# Fun at the pond :)



## wyoung2153 (Feb 28, 2010)

Titan's first time at the pond near our house.. wanted to play with the Ducks so bad! But settle for fetch with the stick lol.

Sent from Petguide.com Free App


----------



## Gretchen (Jan 20, 2011)

Looks like a fun day! I wish my dog would swim like yours.


----------



## GsdLoverr729 (Jun 20, 2010)

Looks like a blast! Titan is very handsome


----------



## Nigel (Jul 10, 2012)

Do you have to be concerned about alligators?


----------



## wyoung2153 (Feb 28, 2010)

Thank you! Titan has always swam like a fish.. surprises me how graceful he can be lol. 

And yes in some locations we have to worry.. This particular one is connected to the harbor and is rather small and shallow.. and it would be too cold for them right now. But yes I do worry on most occasions lol.. After some stories you might say I'm even a little paranoid. Ha!

Sent from Petguide.com Free App


----------



## Sp00ks (Nov 8, 2013)

If the ducks and geese are there, it's probably safe. Handsome young man.


----------



## Kaimeju (Feb 2, 2013)

Awesome! Looks like a blast. I'm so jealous it's warm enough for you to take your dogs swimming!


----------



## doggiedad (Dec 2, 2007)

don't let your dog play with the ducks or geese in the water.
they'll drown him with no problem. your dog swims out to the ducks
or geese. they fly above him. then several of them or lots of them
land on his head or back and hold him under.



wyoung2153 said:


> Titan's first time at the pond near our house.. wanted to play with the Ducks so bad! But settle for fetch with the stick lol.
> 
> Sent from Petguide.com Free App


----------



## wyoung2153 (Feb 28, 2010)

Sp00ks said:


> If the ducks and geese are there, it's probably safe. Handsome young man.



that's what we assumed too lol.






Kaimeju said:


> Awesome! Looks like a blast. I'm so jealous it's warm enough for you to take your dogs swimming!


Warmish enough.. lol for him.. he got blowdried when we got home. 




doggiedad said:


> don't let your dog play with the ducks or geese in the water.
> they'll drown him with no problem. your dog swims out to the ducks
> or geese. they fly above him. then several of them or lots of them
> land on his head or back and hold him under.

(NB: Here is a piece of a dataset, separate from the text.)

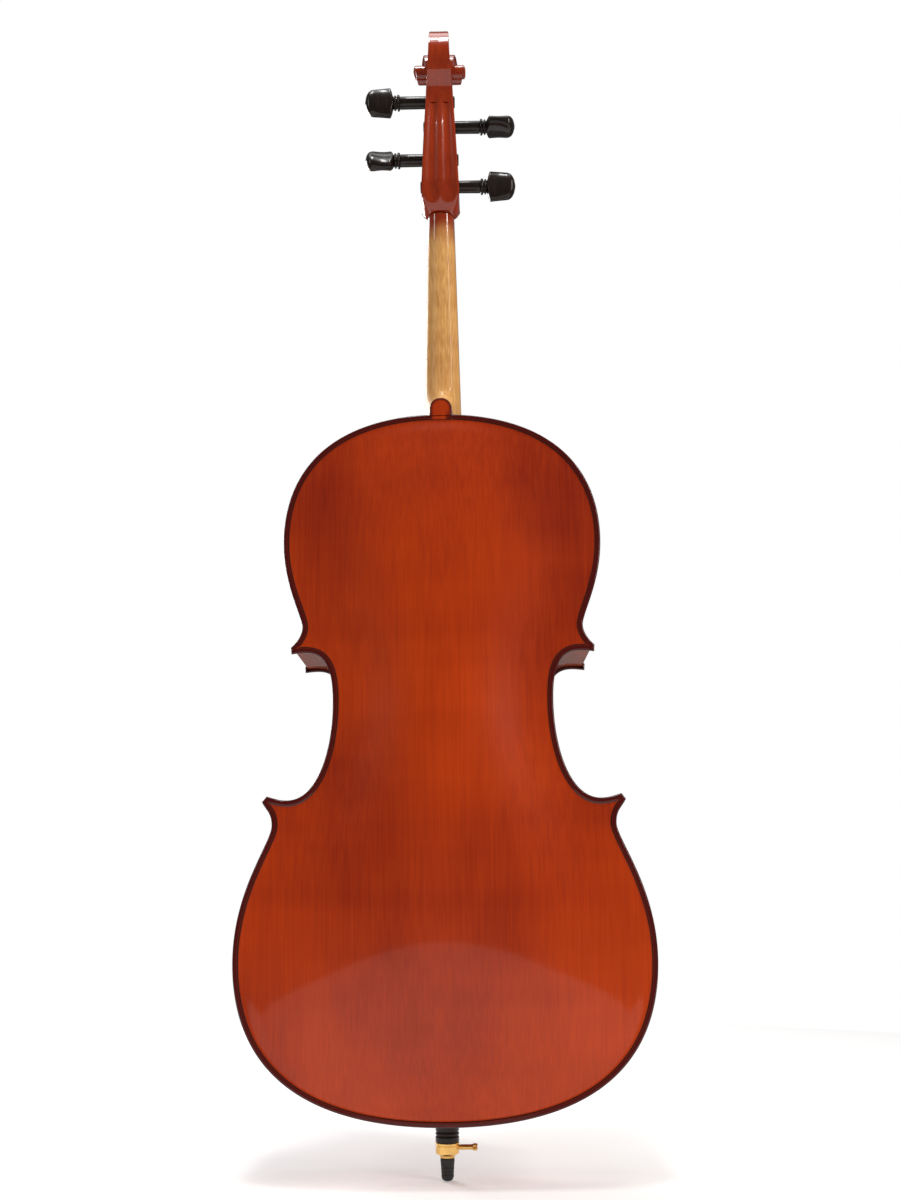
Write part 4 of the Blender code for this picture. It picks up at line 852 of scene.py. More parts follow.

Did not know that.. good to know.. Thank you. I waited until they had gone far enough away that I knew he wouldn't swim after them and jusssst in case he attempted I had.. A stick. Haha.. full proof plan as when I have a stick nothing else exists but me. But my reasoning was more that I didn't want him to hurt the ducks.. not the other way around. Interesting.

Sent from Petguide.com Free App


----------



## Kaimeju (Feb 2, 2013)

Don't know about ducks but swans and geese are minions of the devil. Doggiedad has a good point. The summer camp I went to as a kid had a flock of Canada geese that would gang up and attack hikers. They have zero fear. 


Sent from Petguide.com Free App


----------